### Problem description:
Restate each entry word for word, leaving nothing out.
─── Dataset excerpts ───
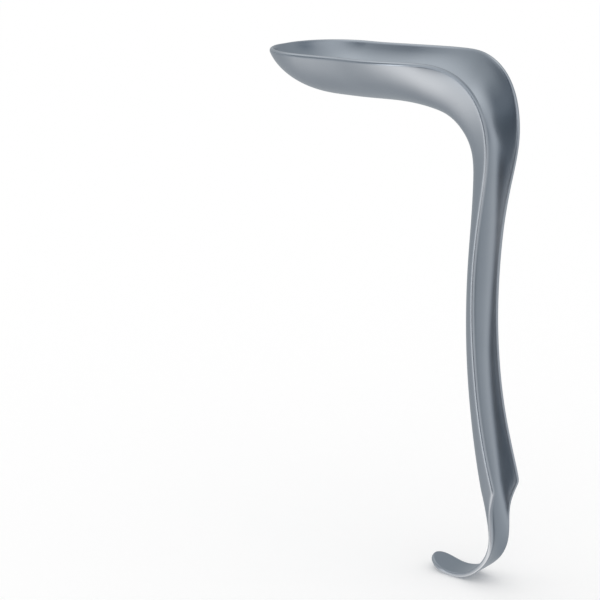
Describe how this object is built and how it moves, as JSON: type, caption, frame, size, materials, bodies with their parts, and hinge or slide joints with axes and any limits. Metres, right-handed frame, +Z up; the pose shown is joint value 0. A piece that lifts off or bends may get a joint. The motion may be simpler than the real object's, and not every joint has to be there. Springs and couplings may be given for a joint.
{
  "type": "sims speculum",
  "caption": "Vaginal speculum with a boat-nosed trough blade, a square heel, a shouldered channel handle and a finger hook, in satin stainless steel.",
  "frame": {"origin": "on the back of the handle at its waist, in the plane of symmetry, where a hand holds the instrument", "axes": "+Z up the handle towards the blade, blade pointing along -X, +Y across the instrument, which is symmetric about Y = 0"},
  "size_m": [0.0937, 0.0434, 0.1773],
  "materials": {
    "blade_steel": "bead-blasted satin",
    "handle_steel": "bead-blasted satin",
    "hook_steel": "bead-blasted satin"
  },
  "bodies": {
    "root": {"blade": "blade_steel", "handle": "handle_steel", "finger_hook": "hook_steel"}
  },
  "joints": []
}
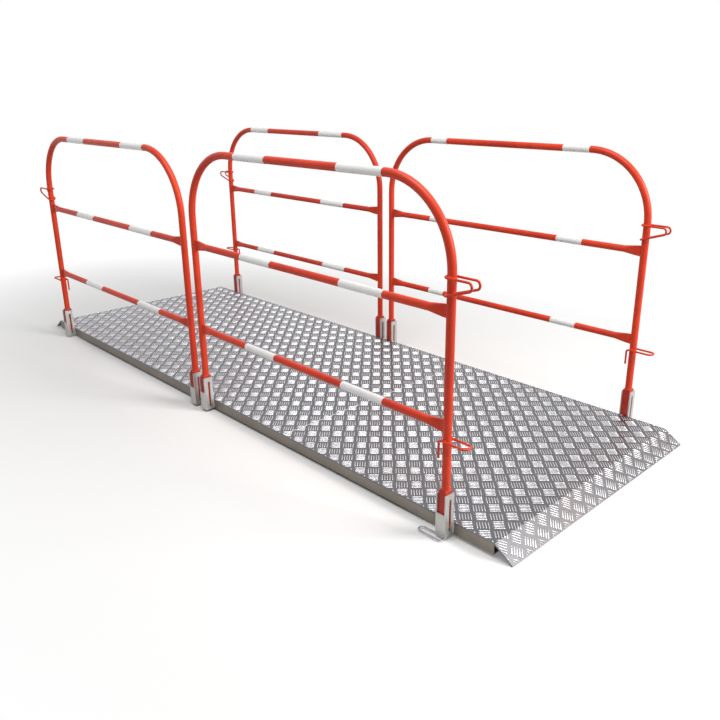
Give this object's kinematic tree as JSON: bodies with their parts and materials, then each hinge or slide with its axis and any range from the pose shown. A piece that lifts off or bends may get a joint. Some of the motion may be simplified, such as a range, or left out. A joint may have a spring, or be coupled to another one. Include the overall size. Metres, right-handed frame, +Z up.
{
  "type": "footbridge",
  "caption": "Aluminium tread-plate footbridge with folded end ramps and lift-out tubular guard frames standing in slotted side sockets.",
  "frame": {"origin": "middle of the deck at ground level, where both ramp tips rest", "axes": "+X along the deck towards the short sheet's ramp, +Y across the deck towards the back guard frames, +Z up"},
  "size_m": [2.9744, 1.089, 1.0051],
  "materials": {
    "tread_sheet": "bright rolled tread plate",
    "plain_aluminium": "dull mill finish",
    "socket_plate": "bright mill finish",
    "spring_wire": "galvanised",
    "red_paint": "satin red paint",
    "guide_pin": "satin red paint, rubbed",
    "reflective_tape": "white reflective tape"
  },
  "bodies": {
    "bridge": {"long_deck_sheet": "tread_sheet", "short_deck_sheet": "tread_sheet", "front_side_rail": "plain_aluminium", "back_side_rail": "plain_aluminium", "cross_members": "plain_aluminium", "spring_clip": "spring_wire", "front_left_outer_socket": "socket_plate", "front_left_inner_socket": "socket_plate", "front_right_outer_socket": "socket_plate", "front_right_inner_socket": "socket_plate", "back_left_outer_socket": "socket_plate", "back_left_inner_socket": "socket_plate", "back_right_outer_socket": "socket_plate", "back_right_inner_socket": "socket_plate"},
    "front_left_guard": {"front_left_hoop": "red_paint", "front_left_mid_rail": "red_paint", "front_left_low_rail": "red_paint", "front_left_feet": "red_paint", "front_left_pins": "guide_pin", "front_left_hooks": "red_paint", "front_left_bands": "reflective_tape"},
    "front_right_guard": {"front_right_hoop": "red_paint", "front_right_mid_rail": "red_paint", "front_right_low_rail": "red_paint", "front_right_feet": "red_paint", "front_right_pins": "guide_pin", "front_right_hooks": "red_paint", "front_right_bands": "reflective_tape"},
    "back_left_guard": {"back_left_hoop": "red_paint", "back_left_mid_rail": "red_paint", "back_left_low_rail": "red_paint", "back_left_feet": "red_paint", "back_left_pins": "guide_pin", "back_left_hooks": "red_paint", "back_left_bands": "reflective_tape"},
    "back_right_guard": {"back_right_hoop": "red_paint", "back_right_mid_rail": "red_paint", "back_right_low_rail": "red_paint", "back_right_feet": "red_paint", "back_right_pins": "guide_pin", "back_right_hooks": "red_paint", "back_right_bands": "reflective_tape"}
  },
  "joints": [
    {"name": "front_left_lift", "type": "slide", "parent": "bridge", "child": "front_left_guard", "axis": [0, 0, 1], "range_m": [0, 0.075]},
    {"name": "front_right_lift", "type": "slide", "parent": "bridge", "child": "front_right_guard", "axis": [0, 0, 1], "range_m": [0, 0.075]},
    {"name": "back_left_lift", "type": "slide", "parent": "bridge", "child": "back_left_guard", "axis": [0, 0, 1], "range_m": [0, 0.075]},
    {"name": "back_right_lift", "type": "slide", "parent": "bridge", "child": "back_right_guard", "axis": [0, 0, 1], "range_m": [0, 0.075]}
  ]
}
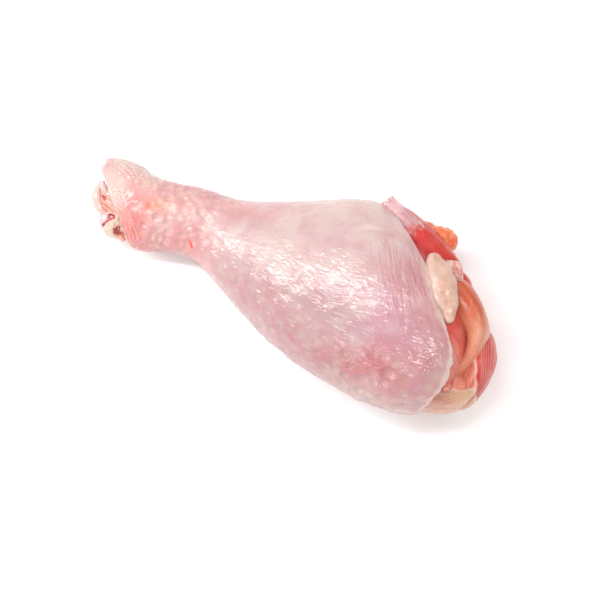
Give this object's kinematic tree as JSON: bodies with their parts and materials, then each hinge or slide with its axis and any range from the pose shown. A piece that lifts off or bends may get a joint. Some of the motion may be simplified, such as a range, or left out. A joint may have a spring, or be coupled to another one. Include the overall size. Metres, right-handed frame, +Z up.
{
  "type": "raw turkey drumstick",
  "caption": "Raw poultry leg on its side: pimpled skin sleeve over calf meat, knuckle and tendons at the ankle, bare muscles, fascia and fat at the knee.",
  "frame": {"origin": "middle of the bounds, at the height of the flat spot the drumstick rests on", "axes": "+X from the ankle to the knee, +Y towards the far side as it lies, +Z up"},
  "size_m": [0.2276, 0.1014, 0.0667],
  "materials": {
    "skin": "wet raw skin, pale pink",
    "bone_and_cartilage": "moist bluish-white cartilage",
    "tendon": "moist pink-orange strands",
    "red_muscle": "moist fine-grained red meat",
    "striped_muscle": "moist red meat with pale strands",
    "covered_muscle": "peach fascia and fat over meat",
    "fascia": "silvery pink film",
    "cream_fat": "soft cream fat",
    "orange_fat": "glossy orange fat"
  },
  "bodies": {
    "root": {"skin": "skin", "bone": "bone_and_cartilage", "tendons": "tendon", "calf_meat": "red_muscle", "front_muscle": "red_muscle", "knee_strip": "red_muscle", "outer_muscle": "striped_muscle", "band_muscle": "covered_muscle", "under_muscle": "covered_muscle", "strap_fascia": "fascia", "band_fascia": "fascia", "skin_fat": "cream_fat", "knee_fat": "orange_fat"}
  },
  "joints": []
}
───
### Full output:
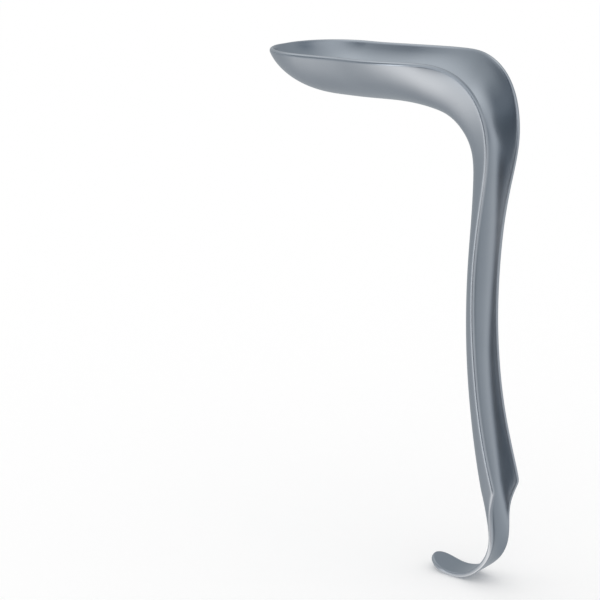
Describe how this object is built and how it moves, as JSON: type, caption, frame, size, materials, bodies with their parts, and hinge or slide joints with axes and any limits. Metres, right-handed frame, +Z up; the pose shown is joint value 0. A piece that lifts off or bends may get a joint. The motion may be simpler than the real object's, and not every joint has to be there. Springs and couplings may be given for a joint.
{
  "type": "sims speculum",
  "caption": "Vaginal speculum with a boat-nosed trough blade, a square heel, a shouldered channel handle and a finger hook, in satin stainless steel.",
  "frame": {"origin": "on the back of the handle at its waist, in the plane of symmetry, where a hand holds the instrument", "axes": "+Z up the handle towards the blade, blade pointing along -X, +Y across the instrument, which is symmetric about Y = 0"},
  "size_m": [0.0937, 0.0434, 0.1773],
  "materials": {
    "blade_steel": "bead-blasted satin",
    "handle_steel": "bead-blasted satin",
    "hook_steel": "bead-blasted satin"
  },
  "bodies": {
    "root": {"blade": "blade_steel", "handle": "handle_steel", "finger_hook": "hook_steel"}
  },
  "joints": []
}
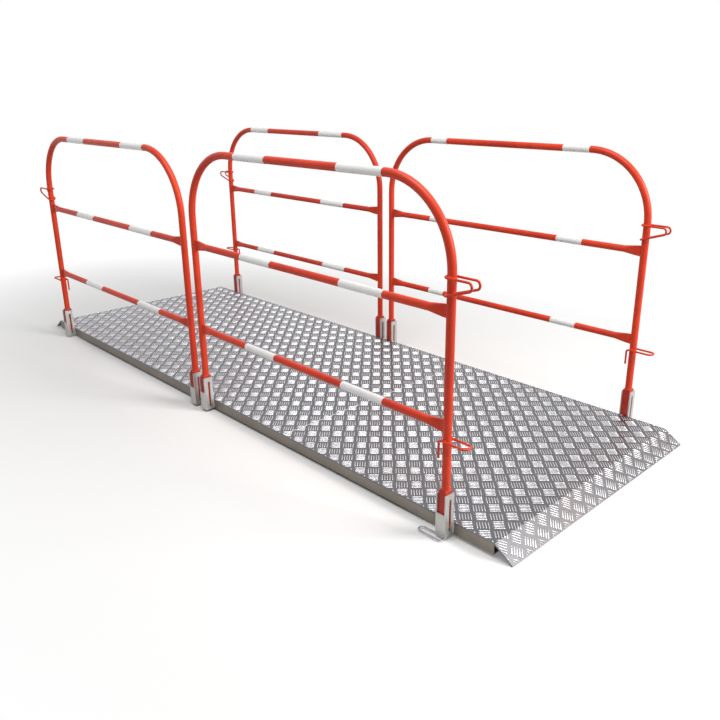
Give this object's kinematic tree as JSON: bodies with their parts and materials, then each hinge or slide with its axis and any range from the pose shown. A piece that lifts off or bends may get a joint. Some of the motion may be simplified, such as a range, or left out. A joint may have a spring, or be coupled to another one. Include the overall size. Metres, right-handed frame, +Z up.
{
  "type": "footbridge",
  "caption": "Aluminium tread-plate footbridge with folded end ramps and lift-out tubular guard frames standing in slotted side sockets.",
  "frame": {"origin": "middle of the deck at ground level, where both ramp tips rest", "axes": "+X along the deck towards the short sheet's ramp, +Y across the deck towards the back guard frames, +Z up"},
  "size_m": [2.9744, 1.089, 1.0051],
  "materials": {
    "tread_sheet": "bright rolled tread plate",
    "plain_aluminium": "dull mill finish",
    "socket_plate": "bright mill finish",
    "spring_wire": "galvanised",
    "red_paint": "satin red paint",
    "guide_pin": "satin red paint, rubbed",
    "reflective_tape": "white reflective tape"
  },
  "bodies": {
    "bridge": {"long_deck_sheet": "tread_sheet", "short_deck_sheet": "tread_sheet", "front_side_rail": "plain_aluminium", "back_side_rail": "plain_aluminium", "cross_members": "plain_aluminium", "spring_clip": "spring_wire", "front_left_outer_socket": "socket_plate", "front_left_inner_socket": "socket_plate", "front_right_outer_socket": "socket_plate", "front_right_inner_socket": "socket_plate", "back_left_outer_socket": "socket_plate", "back_left_inner_socket": "socket_plate", "back_right_outer_socket": "socket_plate", "back_right_inner_socket": "socket_plate"},
    "front_left_guard": {"front_left_hoop": "red_paint", "front_left_mid_rail": "red_paint", "front_left_low_rail": "red_paint", "front_left_feet": "red_paint", "front_left_pins": "guide_pin", "front_left_hooks": "red_paint", "front_left_bands": "reflective_tape"},
    "front_right_guard": {"front_right_hoop": "red_paint", "front_right_mid_rail": "red_paint", "front_right_low_rail": "red_paint", "front_right_feet": "red_paint", "front_right_pins": "guide_pin", "front_right_hooks": "red_paint", "front_right_bands": "reflective_tape"},
    "back_left_guard": {"back_left_hoop": "red_paint", "back_left_mid_rail": "red_paint", "back_left_low_rail": "red_paint", "back_left_feet": "red_paint", "back_left_pins": "guide_pin", "back_left_hooks": "red_paint", "back_left_bands": "reflective_tape"},
    "back_right_guard": {"back_right_hoop": "red_paint", "back_right_mid_rail": "red_paint", "back_right_low_rail": "red_paint", "back_right_feet": "red_paint", "back_right_pins": "guide_pin", "back_right_hooks": "red_paint", "back_right_bands": "reflective_tape"}
  },
  "joints": [
    {"name": "front_left_lift", "type": "slide", "parent": "bridge", "child": "front_left_guard", "axis": [0, 0, 1], "range_m": [0, 0.075]},
    {"name": "front_right_lift", "type": "slide", "parent": "bridge", "child": "front_right_guard", "axis": [0, 0, 1], "range_m": [0, 0.075]},
    {"name": "back_left_lift", "type": "slide", "parent": "bridge", "child": "back_left_guard", "axis": [0, 0, 1], "range_m": [0, 0.075]},
    {"name": "back_right_lift", "type": "slide", "parent": "bridge", "child": "back_right_guard", "axis": [0, 0, 1], "range_m": [0, 0.075]}
  ]
}
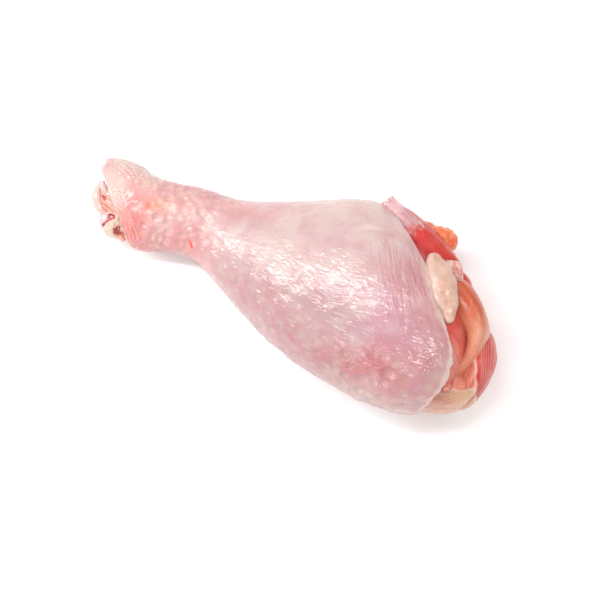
Give this object's kinematic tree as JSON: bodies with their parts and materials, then each hinge or slide with its axis and any range from the pose shown. A piece that lifts off or bends may get a joint. Some of the motion may be simplified, such as a range, or left out. A joint may have a spring, or be coupled to another one. Include the overall size. Metres, right-handed frame, +Z up.
{
  "type": "raw turkey drumstick",
  "caption": "Raw poultry leg on its side: pimpled skin sleeve over calf meat, knuckle and tendons at the ankle, bare muscles, fascia and fat at the knee.",
  "frame": {"origin": "middle of the bounds, at the height of the flat spot the drumstick rests on", "axes": "+X from the ankle to the knee, +Y towards the far side as it lies, +Z up"},
  "size_m": [0.2276, 0.1014, 0.0667],
  "materials": {
    "skin": "wet raw skin, pale pink",
    "bone_and_cartilage": "moist bluish-white cartilage",
    "tendon": "moist pink-orange strands",
    "red_muscle": "moist fine-grained red meat",
    "striped_muscle": "moist red meat with pale strands",
    "covered_muscle": "peach fascia and fat over meat",
    "fascia": "silvery pink film",
    "cream_fat": "soft cream fat",
    "orange_fat": "glossy orange fat"
  },
  "bodies": {
    "root": {"skin": "skin", "bone": "bone_and_cartilage", "tendons": "tendon", "calf_meat": "red_muscle", "front_muscle": "red_muscle", "knee_strip": "red_muscle", "outer_muscle": "striped_muscle", "band_muscle": "covered_muscle", "under_muscle": "covered_muscle", "strap_fascia": "fascia", "band_fascia": "fascia", "skin_fat": "cream_fat", "knee_fat": "orange_fat"}
  },
  "joints": []
}